• **TASK DESCRIPTION**
Here are some records. Copy each one exactly.

Scripts that build objects:
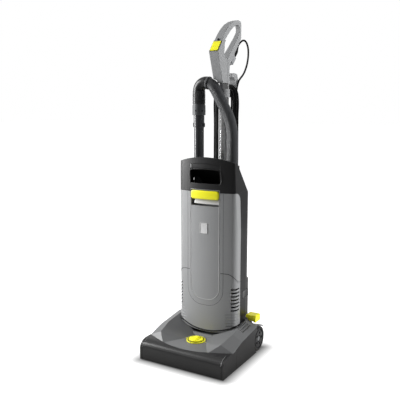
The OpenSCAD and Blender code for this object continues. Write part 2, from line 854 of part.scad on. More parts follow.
module top_cap() {
    color("#2a2a2b") difference() {
        union() {
            intersection() {
                skin(body_z0, cap_top);
                union() {
                    box(-200, 200, -200, 200, cap_z, cap_top + 60);
                    along_x(-200, 200) polygon(cap_corner(seam));
                }
            }
            // Panel under the slope, behind the window.
            intersection() {
                body_solid(wall - 0.5, body_z0, cap_top);
                box(-200, 200, 8, 62, cap_z + 1, cap_top);
                difference() {
                    above_slope(slope_panel + 1);
                    above_slope(1);
                }
            }
            // Deck under the hand space, with a sloping back edge.
            intersection() {
                body_solid(wall - 0.5, body_z0, cap_top);
                along_x(-200, 200) polygon([[-60, deck_z - 4], [-60, deck_z], [60, deck_z], [80, cap_z],
                    [62, cap_z], [48, deck_z - 4]]);
                box(-200, 200, -200, 200, cap_z, cap_top);
            }
        }
        above_slope(0);
        box(-door_hw - seam, door_hw + seam, -100, -10, cap_z - 5, door_z1 + seam);
        // Window for the hand.
        along_y(-100, -10) polygon(concat(
            [[-window_hw, window_z0], [window_hw, window_z0]],
            [for (i = [0:10]) let (x = window_hw - 2 * window_hw * i / 10)
                [x, window_z1 + window_rise * (1 - x * x / (window_hw * window_hw))]]));
        translate([wand_x, wand_y, cap_z - 10]) cylinder(r = wand_r + 1.5, h = 200);
        translate([inlet_x, wand_y, cap_z - 10]) cylinder(r = 27, h = 200);
        translate([0, tube_y, cap_z - 10]) cylinder(r = tube_r + 0.5, h = 200);
    }
}

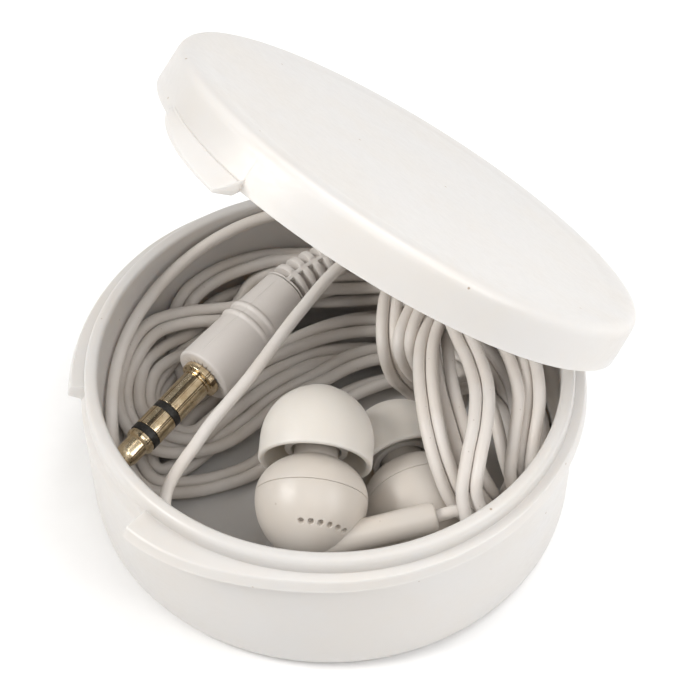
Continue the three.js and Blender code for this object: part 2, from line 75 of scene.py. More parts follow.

• **WORKED SOLUTION**
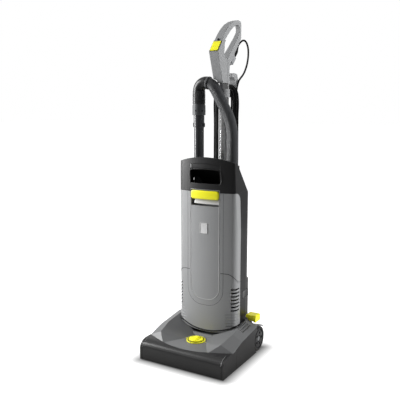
The OpenSCAD and Blender code for this object continues. Write part 2, from line 854 of part.scad on. More parts follow.
module top_cap() {
    color("#2a2a2b") difference() {
        union() {
            intersection() {
                skin(body_z0, cap_top);
                union() {
                    box(-200, 200, -200, 200, cap_z, cap_top + 60);
                    along_x(-200, 200) polygon(cap_corner(seam));
                }
            }
            // Panel under the slope, behind the window.
            intersection() {
                body_solid(wall - 0.5, body_z0, cap_top);
                box(-200, 200, 8, 62, cap_z + 1, cap_top);
                difference() {
                    above_slope(slope_panel + 1);
                    above_slope(1);
                }
            }
            // Deck under the hand space, with a sloping back edge.
            intersection() {
                body_solid(wall - 0.5, body_z0, cap_top);
                along_x(-200, 200) polygon([[-60, deck_z - 4], [-60, deck_z], [60, deck_z], [80, cap_z],
                    [62, cap_z], [48, deck_z - 4]]);
                box(-200, 200, -200, 200, cap_z, cap_top);
            }
        }
        above_slope(0);
        box(-door_hw - seam, door_hw + seam, -100, -10, cap_z - 5, door_z1 + seam);
        // Window for the hand.
        along_y(-100, -10) polygon(concat(
            [[-window_hw, window_z0], [window_hw, window_z0]],
            [for (i = [0:10]) let (x = window_hw - 2 * window_hw * i / 10)
                [x, window_z1 + window_rise * (1 - x * x / (window_hw * window_hw))]]));
        translate([wand_x, wand_y, cap_z - 10]) cylinder(r = wand_r + 1.5, h = 200);
        translate([inlet_x, wand_y, cap_z - 10]) cylinder(r = 27, h = 200);
        translate([0, tube_y, cap_z - 10]) cylinder(r = tube_r + 0.5, h = 200);
    }
}

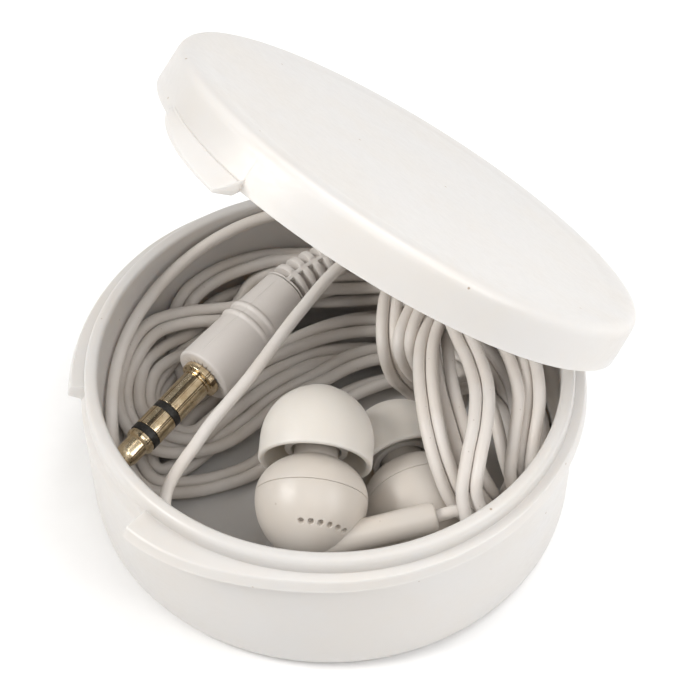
Continue the three.js and Blender code for this object: part 2, from line 75 of scene.py. More parts follow.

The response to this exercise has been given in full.